2  On September 29, 2023, CTP filed the initial Administrative Complaint (first complaint), Cover Letter, Proof of Service and Notice of Filing in this matter.  See CRD Dkt. Entry Nos. 1-1b.  Due to a discrepancy with regard to the state of Respondent’s address, as indicated on CTP’s first complaint, Cover Letter, Proof of Service and Notice of Filing, on October 5, 2023, I issued an Order to File Proof of Service.  Compare CRD Dkt. Entry Nos. 1, 1a, 1b, 2; CRD Dkt. Entry No. 3.  The Order to File Proof of Service instructed CTP to, “submit documentation demonstrating that it properly served the [first] [c]omplaint on the Respondent in accordance with 21 C.F.R. § 17.7, by October 19, 2023.”  In the alternative, I permitted CTP to either “withdraw the [first] [c]omplaint or file an Amended Complaint and evidence of valid service, consistent with 21 C.F.R.      §§ 17.5(c) and 17.7.”  The October 5, 2023 Order also stayed this proceeding pending resolution of the service of process issue.  CRD Dkt. Entry No. 3 at 1-2.  On October 12, 2023, CTP filed its Response to Order to File Proof of Service and Notice of Filing, the amended complaint, Cover Letter to the amended complaint, CTP Exhibit 1, the United Parcel Service (UPS) Next Day Air shipment label, CTP Exhibit 2, the UPS Delivery Notification, and CTP Exhibit 3, a copy of a print out from the United States Postal Service website indicating that New Hope, Minnesota is considered an alternative city name for Minneapolis, Minnesota.  See CRD Dkt. Entry Nos. 4-5c.  On October 17, 2023, I issued an Order finding that CTP had properly served the amended complaint on Respondent in accordance with 21 C.F.R. § 17.7, and lifted the stay imposed.  See CRD Dkt. Entry No. 6.

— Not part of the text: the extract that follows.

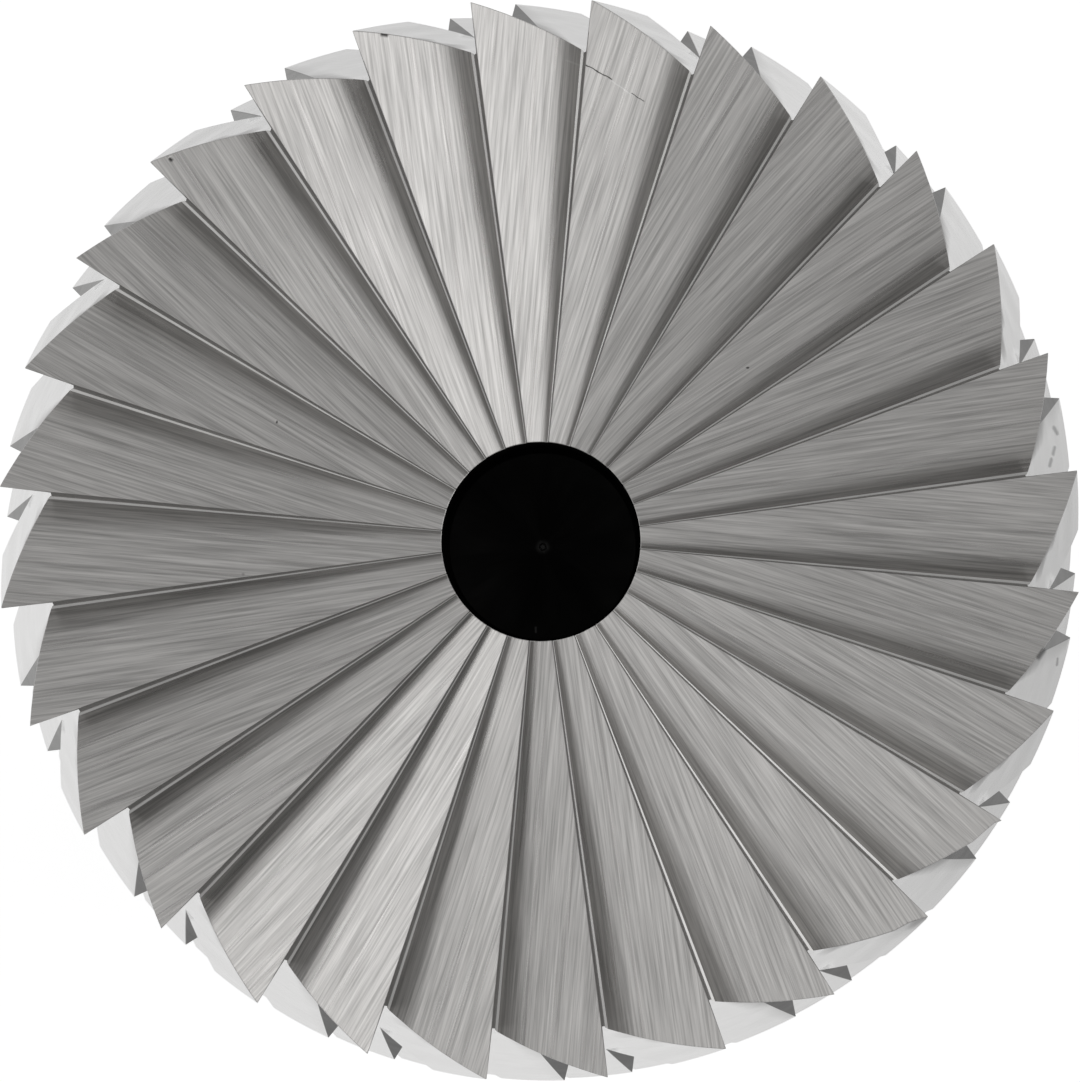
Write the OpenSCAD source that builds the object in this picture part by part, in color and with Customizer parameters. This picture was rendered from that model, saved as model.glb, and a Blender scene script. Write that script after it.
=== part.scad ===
// Cylindrical rotary burr, double cut, with cutting teeth on its end face.
// A carbide head is brazed onto a plain round steel shank.
// Origin: centre of the shank's end. +Z runs up the axis to the toothed end.

/* [Size] */
// Diameter over the tips of the head's teeth
head_d = 12; // [11:0.5:16]
// Length of the carbide head
head_len = 25; // [20:1:30]
// Overall length, shank end to toothed end
overall_len = 65; // [60:1:75]
// Diameter of the shank
shank_d = 6; // [5:0.5:6]

/* [Side teeth] */
// Number of right-hand helical teeth, an even number
teeth = 28; // [24:2:32]
// Helix angle of the teeth, from the axis
helix = 22; // [15:1:28]
// Depth of a flute below the tooth tips
flute_depth = 0.57; // [0.4:0.01:0.7]
// Width of a flute's flat bottom, as an angle about the axis
flute_flat = 1.4; // [1:0.1:1.6]
// Angle about the axis taken up by the leaning rake face
rake_lean = 0.35; // [0.2:0.05:0.6]
// Angle of the first tooth, counter-clockwise from +X on the end face
tooth_phase = 7.3; // [0:0.1:12]

/* [Cross grooves] */
// Share of a tooth's run between two flutes that one groove pitch covers
lattice = 0.44; // [0.4:0.01:0.5]
// Depth of the left-hand cross grooves
groove_depth = 0.31; // [0.2:0.01:0.38]
// Width of a cross groove, as an angle about the axis
groove_w = 10.2; // [8:0.1:11]
// Share of the width taken by the gentle near side
groove_near = 0.79; // [0.5:0.01:0.85]
// Rotation of a tooth from the end face to its first cross groove
groove_phase = 5.85; // [5.75:0.05:6.5]

/* [End teeth] */
// Slope of an end tooth's flank below the plane of the cutting edges
end_slope = 21.6; // [15:0.2:25]
// Angle about the axis taken up by the leaning end rake face
end_lean = 0.7; // [0.5:0.05:1]
// Diameter of the centre recess
recess_d = 2.2; // [1.5:0.1:3]
// Depth of the centre recess to its rim of the floor
recess_depth = 2.4; // [1:0.1:5]
// Run-out of the recess from the axis, along X and Y
recess_runout = [0.02, -0.023];

/* [Rear of the head and joint] */
// Diameter of the flat rear face of the head
rear_d = 9.6; // [9:0.1:10]
// Thickness of the brazed joint
braze_t = 0.1; // [0.05:0.05:0.2]
// Width of the braze fillet on the head's rear face
braze_fillet = 0.35; // [0.1:0.05:0.5]

/* [Shank] */
// Chamfer on the shank's end
shank_chamfer = 0.5; // [0.2:0.1:1]

/* [Hidden] */

R = head_d / 2;
pitch = 360 / teeth;                       // angle from tooth to tooth
gpitch = 2 * pitch;                        // angle from groove to groove: half as many grooves as teeth
turn = tan(helix) / R * 180 / PI;          // rotation of the helix, degrees per mm
g_low = groove_w * groove_near;            // place of a groove's bottom across its width
cone_top = head_len - (R - rear_d / 2);    // where the rear chamfer starts, below the end face
cone_low = cone_top + flute_depth;         // where the chamfer has reached the flute bottoms
s_low = pitch - rake_lean;                 // far edge of the flute's bottom, behind the tip
s_flat = s_low - flute_flat;               // near edge of the flute's bottom
end_low = pitch - end_lean;                // place of the end gullet behind the cutting edge
shank_len = overall_len - head_len - braze_t;
s_groove = groove_depth / flute_depth * s_flat;  // where the flank is as deep as a groove

// Places of the mesh columns behind a tooth's tip: tip, flank, groove end, flute bottom
cols = [0, s_groove / 2, s_groove, s_flat, s_low];
nc = len(cols);

// Depth of the flute s degrees behind a tip
function flute(s) = flute_depth * min(1, s / s_flat);
// Depth of a cross groove at groove angle v
function groove(v) =
    let (w = v - gpitch * floor(v / gpitch))
    w >= groove_w ? 0
    : w < g_low ? groove_depth * w / g_low
    : groove_depth * (groove_w - w) / (groove_w - g_low);
// Groove angle of a point on tooth k, s behind the tip, at depth d
function vang(k, s, d) = k * pitch + s + turn * d / lattice - groove_phase / lattice;
// Radius of that point
function rad(k, s, d) = min(R - max(flute(s), groove(vang(k, s, d))),
                            d > cone_top ? R - (d - cone_top) : R);
// The point itself, with the end face at z = 0
function pt(k, s, d) =
    let (a = tooth_phase - k * pitch - s - turn * d, r = rad(k, s, d))
    [r * cos(a), r * sin(a), -d];

// Depth at which column s of tooth k comes out on the end tooth's sloping flank
function front(k, s, d = 0, n = 8) =
    n == 0 ? d : front(k, s, tan(end_slope) * rad(k, s, d) * sin(s + turn * d), n - 1);
// Depth and place of the corner where the end gullet meets the flute's flank
function corner_d(r, n = 8) =
    let (d = tan(end_slope) * r * sin(end_low))
    n == 0 ? d : corner_d(R - flute(end_low - turn * d), n - 1);
d_corner = corner_d(R - flute_depth);
s_corner = end_low - turn * d_corner;
// Depth at which a line s behind the tip comes out on the next end tooth's rake face
q_wall = (R - flute_depth) * tan(end_slope) * sin(end_low);
function wall(s) = q_wall * (pitch - s) / (end_lean + q_wall * turn);

// Groove angles that need a point on column j
function marks(j) =
    let (f = flute(cols[j]) / groove_depth)
    j < 2 ? [f * g_low, g_low, groove_w - f * (groove_w - g_low), (groove_w + gpitch) / 2]
          : [g_low, (groove_w + gpitch) / 2];
// Depths of the points on column j of tooth k, from the end face to the rear face
function depths(k, j) =
    let (s = cols[j],
         d0 = j >= nc - 2 ? wall(s) : j == 0 ? 0 : front(k, s),
         d1 = j == nc - 2 ? [d_corner + 0.03] : [],     // just below the gullet's corner
         v0 = vang(k, s, 0), m = marks(j),
         n0 = floor(v0 / gpitch), n1 = ceil(vang(k, s, cone_top) / gpitch))
    concat([d0], d1,
           [for (n = [n0 : n1], v = m)
               let (d = (v + n * gpitch - v0) * lattice / turn)
               if (d > max(concat([d0], d1)) + 0.08 && d < cone_top - 0.08) d],
           [cone_top, cone_low, head_len]);

col_d = [for (k = [0 : teeth - 1], j = [0 : nc - 1]) depths(k, j)];
ncol = len(col_d);
// Running count of points before each column
first = [for (i = 0, n = 0; i <= ncol; n = n + (i < ncol ? len(col_d[i]) : 0), i = i + 1) n];
// Groove angle of every point on column i, used to pair neighbouring columns
function keys(i) =
    let (c = i % ncol, k = floor(c / nc), s = cols[c % nc])
    [for (d = col_d[c]) vang(k, s, d) + (i >= ncol ? 360 : 0)];

// Which of two columns moves on next: 0 is the first, 1 is the second
function mover(ka, kb, a, b) =
    b >= len(kb) - 1 ? 0 : a >= len(ka) - 1 ? 1 : ka[a + 1] <= kb[b + 1] ? 0 : 1;
// Triangles between column i and the next one round. The strip in front of the
// flute's bottom starts with two that go round the gullet's corner
function strip(i) =
    let (ka = keys(i), kb = keys(i + 1), na = len(ka), nb = len(kb),
         fa = first[i], fb = first[(i + 1) % ncol],
         at_corner = i % nc == nc - 3, b0 = at_corner ? 1 : 0, c = np + floor(i / nc))
    concat(at_corner ? [[fa, fb + 1, c], [c, fb + 1, fb]] : [],
           [for (a = 0, b = b0, m = mover(ka, kb, 0, b0); a + b < na + nb - 2;
                 a2 = a + (m == 0 ? 1 : 0), b2 = b + (m == 1 ? 1 : 0),
                 a = a2, b = b2, m = mover(ka, kb, a, b))
               m == 0 ? [fa + a, fa + a + 1, fb + b] : [fa + a, fb + b + 1, fb + b]]);

side_pts = [for (i = [0 : ncol - 1], d = col_d[i]) pt(floor(i / nc), cols[i % nc], d)];
np = len(side_pts);
corner_pts = [for (k = [0 : teeth - 1])
    let (a = tooth_phase - k * pitch - end_low, r = R - flute(s_corner))
    [r * cos(a), r * sin(a), -d_corner]];
centre = np + teeth;

// Each end tooth: a flat flank from the cutting edge to the gullet, and the
// rake face of the tooth after it
function end_tooth(k) =
    let (t = first[k * nc], f1 = first[k * nc + 1], f2 = first[k * nc + 2], c = np + k,
         w1 = first[k * nc + 3], w2 = first[k * nc + 4], n = first[((k + 1) % teeth) * nc])
    [[centre, t, f1], [centre, f1, f2], [centre, f2, c],
     [centre, c, w1], [centre, w1, w2], [centre, w2, n]];

module toothed_body() {
    polyhedron(
        points = concat(side_pts, corner_pts, [[0, 0, 0]]),
        faces = concat(
            [for (i = [0 : ncol - 1], f = strip(i)) f],
            [for (k = [0 : teeth - 1], f = end_tooth(k)) f],
            [[for (i = [ncol - 1 : -1 : 0]) first[i + 1] - 1]]),
        convexity = 10);
}

module carbide_head() {
    color([0.62, 0.62, 0.61])
    translate([0, 0, overall_len])
    difference() {
        toothed_body();
        translate([recess_runout[0], recess_runout[1], -recess_depth]) {
            cylinder(d = recess_d, h = recess_depth + 1, $fn = 64);
            // drill point with a small dimple at its middle
            translate([0, 0, -0.3])
            cylinder(d1 = 0.14, d2 = recess_d, h = 0.3, $fn = 64);
        }
    }
}

// Thin layer between the two end faces, with a small fillet round the shank
module braze_joint() {
    color([0.78, 0.66, 0.42])
    translate([0, 0, overall_len - head_len - braze_t])
    rotate_extrude($fn = 96)
    polygon([[0, 0], [shank_d / 2, 0],
             [shank_d / 2 + braze_fillet * 0.25, braze_t * 0.45],
             [shank_d / 2 + braze_fillet, braze_t], [0, braze_t]]);
}

module steel_shank() {
    color([0.70, 0.70, 0.71])
    union() {
        translate([0, 0, shank_chamfer])
        cylinder(d = shank_d, h = shank_len - shank_chamfer, $fn = 96);
        cylinder(d1 = shank_d - 2 * shank_chamfer, d2 = shank_d, h = shank_chamfer, $fn = 96);
    }
}

carbide_head();
braze_joint();
steel_shank();
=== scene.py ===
import math

import bmesh
import bpy
import numpy as np
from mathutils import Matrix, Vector


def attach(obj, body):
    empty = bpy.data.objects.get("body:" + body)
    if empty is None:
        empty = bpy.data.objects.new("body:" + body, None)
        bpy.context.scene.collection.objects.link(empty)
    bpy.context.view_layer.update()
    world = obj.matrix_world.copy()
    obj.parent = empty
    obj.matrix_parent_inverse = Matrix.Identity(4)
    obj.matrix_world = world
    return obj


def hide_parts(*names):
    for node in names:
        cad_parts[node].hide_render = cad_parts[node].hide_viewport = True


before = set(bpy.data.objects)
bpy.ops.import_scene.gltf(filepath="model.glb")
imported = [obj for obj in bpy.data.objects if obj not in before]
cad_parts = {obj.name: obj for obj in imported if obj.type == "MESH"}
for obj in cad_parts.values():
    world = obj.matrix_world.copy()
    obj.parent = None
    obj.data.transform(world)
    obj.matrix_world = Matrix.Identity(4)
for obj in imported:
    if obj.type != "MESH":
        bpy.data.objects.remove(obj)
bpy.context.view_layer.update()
MM = 0.001
rad = math.radians
tan, sin, cos = math.tan, math.sin, math.cos

# ---------------------------------------------------------------- dimensions
# The same rules and sizes as the construction, in millimetres and degrees.
TOP = 65.0
HEAD = 25.0
R = 6.0
TEETH = 28
HELIX = 22.0
FLUTE = 0.57
FLUTE_FLAT = 1.4
RAKE_LEAN = 0.35
PHASE = 7.3
LATTICE = 0.44
GROOVE = 0.31
GROOVE_W = 10.2
GROOVE_NEAR = 0.79
GROOVE_PHASE = 5.85
END_SLOPE = 21.6
END_LEAN = 0.7
HOLE_R = 1.1
HOLE_DEPTH = 2.4
HOLE_AT = np.array([0.02, -0.023])
REAR_R = 4.8
SHANK_R = 3.0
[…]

3  The APHO and all subsequent orders and notices were sent to both Respondent and Mr. Navarro by U.S. Mail at 9430 36th Avenue North New Hope, MN 55427.  While Mr. Navarro listed an address of 2017 Parrot Drive #1 San Mateo, CA 94402, he did not file a Notice of Entry of Appearance nor did he register for DAB E-file, as required by the APHO .  CRD Dkt. Entry No. 9 ¶¶ 1, 2.  As a result, mail was sent only to the address listed for Respondent’s retail establishment.

4  On November 27, 2023, UPS delivered CTP’s Request for Production of Documents to Respondent’s retail establishment, located at 9430 36th Avenue, Minneapolis, Minnesota, which was then signed by someone identified by UPS as “Carrera.”  CRD Dkt. Entry No. 11 at 1.

5  The attachment to the Answer included a form from the Department of Health and Human Services, Food and Drug Administration, entitled Registration and Listing for Owners and Operators of Domestic Deemed Tobacco Product Establishments.  In that form was a confirmation statement from the Authorized 3rd Party Agent, Mr. Navarro, dated October 10, 2023, that ECig Vape Lounge LLC was out of business.  CRD Dkt. Entry No. 15 at 6-7. This attachment was not included with the original answer received from CTP on October 23, 2020.